Funding for transport across England

Hammond confirmed already announced funding of £1.7bn for improving transport in English cities. Half will be given to Combined Authorities with Mayors, and the rest allocated by a competition.

An extra £337m will go towards a fleet of new trains on the Tyne & Wear Metro. An additional £6m will also go towards the Midlands Connect motorway and rail projects. 

Transport links along the Cambridge-Milton Keynes-Oxford corridor will be improved by: completing the rail link between Oxford and Bedford, and Aylesbury and Milton Keynes; setting up a new East West Rail Company to speed up work on the rail link between Bedford and Cambridge; £5m to help develop plans for Cambridge South Station; and building the Expressway road between Oxford and Cambridge

“Far too much of our economic strength is concentrated in our capital city. If we are truly to build an economy that is fit for the future then we have to get all parts of the UK firing on all cylinders,” he told the House of Commons. “Today, we back the Northern Powerhouse, the Midlands Engine and elected mayors across the UK with a new £1.7bn Transforming Cities Fund. Half to be shared by the six areas with elected metro mayors to give them the firepower to deliver on local transport priorities. The remainder will be open to competition by other cities in England.

“We’re investing £300m to ensure HS2 infrastructure can accommodate future Northern Powerhouse and Midlands Engine rail improvements. I am also providing £30m to trial new solutions to improve mobile and digital connectivity on trains, on the TransPennine route. 

“We’re developing a local industrial strategy with Manchester. And I’m pleased to announce a second devolution deal with Andy Street in the West Midlands. We’ve agreed a new devolution deal with North of the Tyne. And we’ll fund the replacement of the 40-year-old rolling stock on the Tyne and Wear Metro at a total investment of £337m.”

Hammond added that the Treasury is continuing to work with Transport for London on the funding and financing of Crossrail 2 and will also make over £1bn of discounted lending available to local authorities across the country to support “high value” infrastructure projects.

Money for Scotland, Wales and Northern Ireland

The devolved administrations will get increased spending power in devolved areas, including education, health and transport, said Hammond. Each devolved administration can decide where this will be spent:

  • Scottish Government: An increase of £2bn
  • Welsh Government: An increase of £1.2bn
  • Northern Ireland Executive: An increase of £660m.

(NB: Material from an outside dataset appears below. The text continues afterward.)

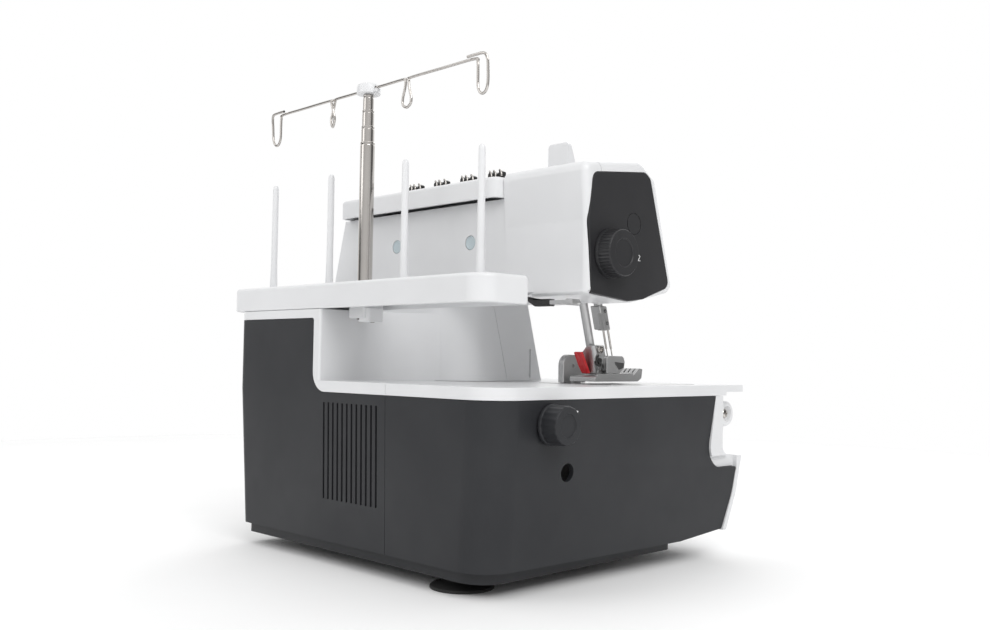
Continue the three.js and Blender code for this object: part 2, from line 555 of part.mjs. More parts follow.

Hammond confirmed that tolls on the Severn Bridge will be abolished by the end of next year. 

In relation to Northern Ireland, he said: “We’ll deliver on our commitment to review the effect of VAT and APD on tourism in Northern Ireland, reporting at next year’s Budget. And we will open negotiations for a Belfast City Deal as part of our commitment to a comprehensive and ambitious set of city deals across Northern Ireland.”